The trek is on. Encouraged by northeastern weather, our Balmacaan list of seekers of the sun, doubtless incomplete, include: the Dingwalls to Bermuda; the Mensels and Lowes to Sarasota; the Gowards, Streeters and Ralph Mendall also to Florida; the Wolffs, Docks and prospectively the Parkhursts to Arizona and/or New Mexico; and the McKenzies, plain South.
Yet CharSie and Edna Brundage, hardy people, were at Hanover for the weekend of Winter Carnival and, hardier still, for sampling John's slack salted herring. In early February also, John Butler and his son, Ebb, on from Utah, were about to take several grandchildren - or perhaps the latter were taking John and Ebb - to the old Vermont farm for a week of skiing. About the same time, we were in Worcester, where the Marbles topped off their New England hospitality by laying on an overnight mantle of new snow, so slippery that it was chancy coming off their hill. And by the time you get this, Gran and Ruth Fuller should be resettled in New Hampshire. Welcome back to the North Country!
Can anyone believe that Bill Brett has become a total social loss, as he asserts? He says that his Washington consulting work in industrial financing still keeps him from adding Mondays to the weekends they like to spend at their island place in Chesapeake Bay. But if you follow me, he occasionally makes it on Thursday.

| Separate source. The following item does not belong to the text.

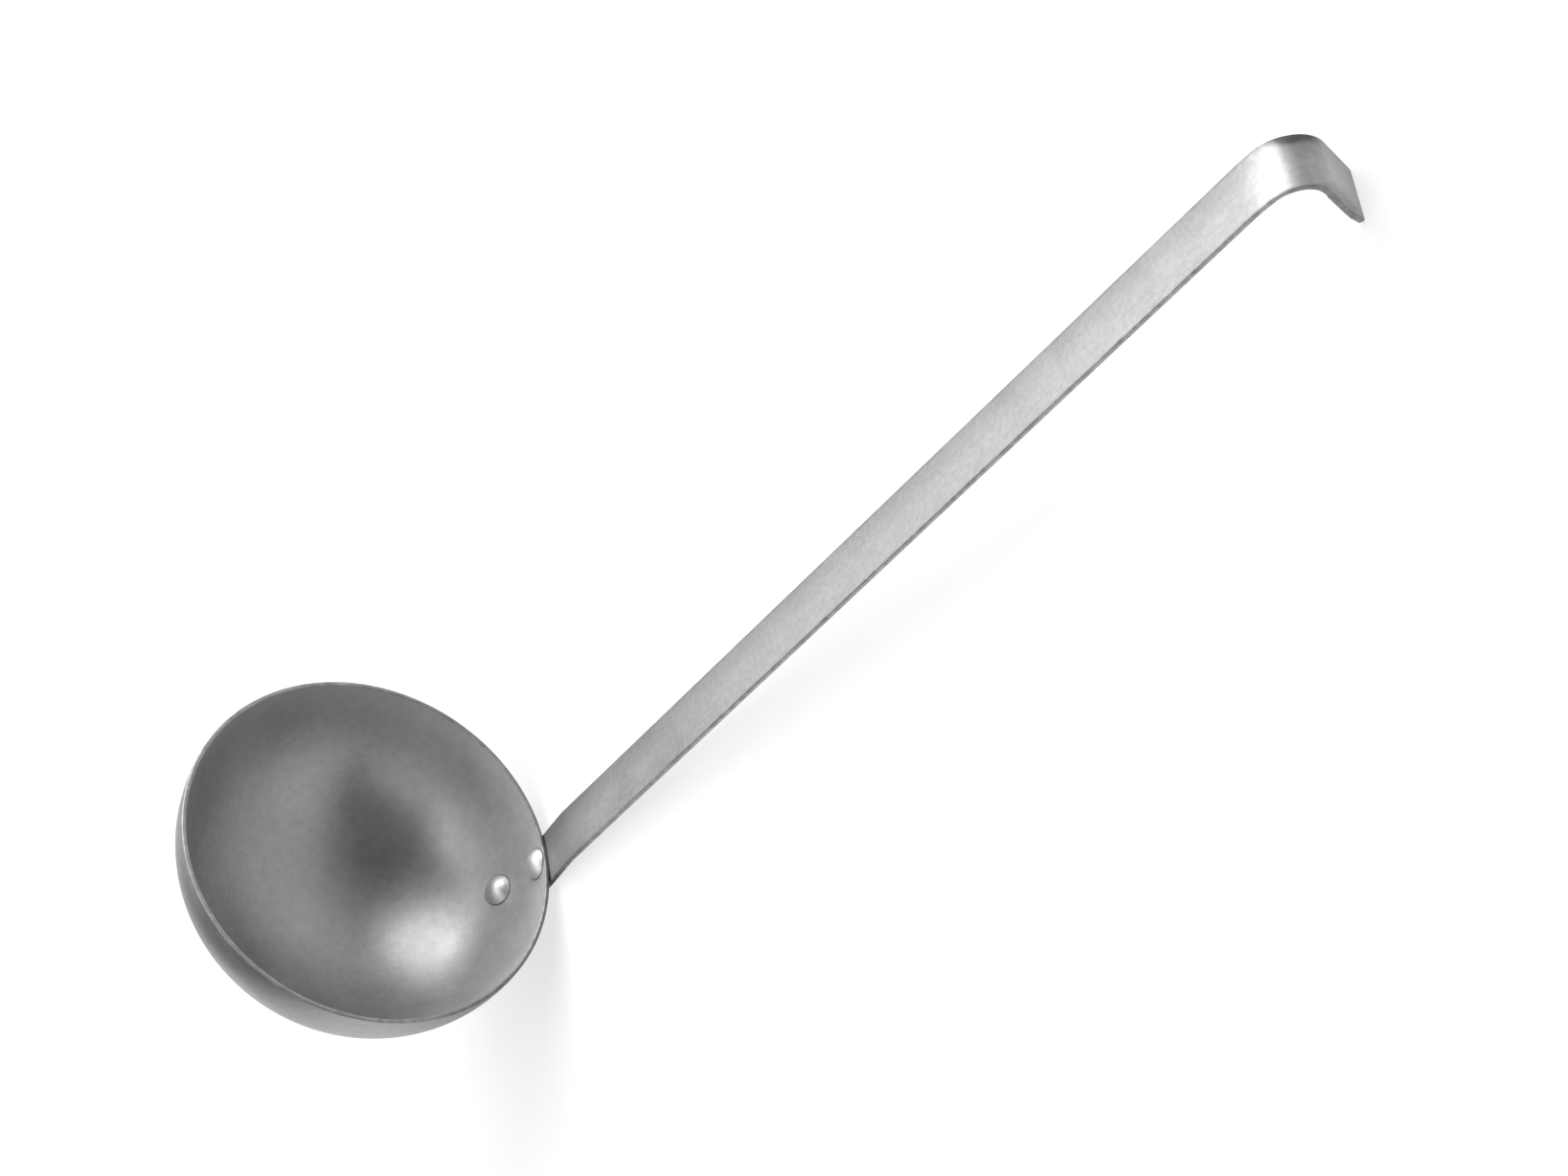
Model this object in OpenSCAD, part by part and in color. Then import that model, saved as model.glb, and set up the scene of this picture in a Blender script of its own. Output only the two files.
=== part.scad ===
// Kitchen ladle: a pressed steel bowl and a bent strap handle, held together by two solid rivets.
// The ladle lies on its back, on the strap's seat and the tip of the hook. Units are millimetres.
// +X runs from the bowl towards the hook, +Y across the strap and +Z up.

/* [Bowl] */
// Outside diameter of the bowl at its rim
bowl_outside_d = 120; // [112:1:150]
// Outside depth of the bowl, from the rim to its lowest point
bowl_depth = 51; // [48:0.5:58]
// Radius of the bowl's side outside, seen from the side, as a share of the depth
side_share = 0.91; // [0.75:0.01:0.93]
// Thickness of the bowl's sheet
bowl_wall = 1.4; // [1.1:0.1:2]
// Rounding of the two edges of the rim
rim_round = 0.45; // [0.2:0.05:0.5]

/* [Strap handle] */
// Width of the strap
strap_w = 17; // [14:0.5:22]
// Thickness of the strap
strap_t = 1.7; // [1.4:0.1:2.4]
// Rounding of the strap's long edges
strap_edge_r = 0.4; // [0.2:0.05:0.6]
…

Ruby and Elizabeth McFalls must know that the upset which kept them from their 50th reunion in Hanover and Wellesley last June spelled disappointment also for their many friends. But as Ruby philosophizes, "that's the way the cookie crumbled." Their better fortunes include having Elizabeth's mother with them at 92, their three sons on the Coast - one each in Riverside, the Bay Area, and Seattle - and the many attractions of La Jolla as a retirement home. As Ruby sums them up, they include "small-town in size and spirit yet close enough to San Diego and Los Angeles for big events. We garden, golf twice a week (sometimes with Verge Rector) for the waistline, enjoy music and interesting drives in the mountains." It is good to hear of Verge too, even indirectly.
Mrs. Stan Lyman, Mrs. Llew Howell, and Ralph Mendall have written their appreciation of the Class' expressions of sympathy. But let Ralph speak for himself: "I have never seen such loyalty as shown by the Class of 1916. You will never know how much it meant to me when I came out of the funeral home to find three classmates and the wives of two of them waiting to greet me."
Would that our professed friendliness could_ have done more for such classmates, especially for those like Sanger Richardson, whose passing at Danvers on February 12 we now have regretfully to report. When you read his obituary in the In Memoriam section of this or a later issue, you can sense how much the caring of one couple meant to him for fifty years, even our Class news, especially when invalidism overtook him.
Won't each of you, now, check through your address list and take it as a personal responsibility to look up and proffer the hand of friendship to any classmate in your vicinity, indeed to any old friend or room- mate who has long been silent wherever he is, especially to those who are living alone?
And if your name hasn't appeared in these notes for some time, try writing yourself. It won't hurt - much.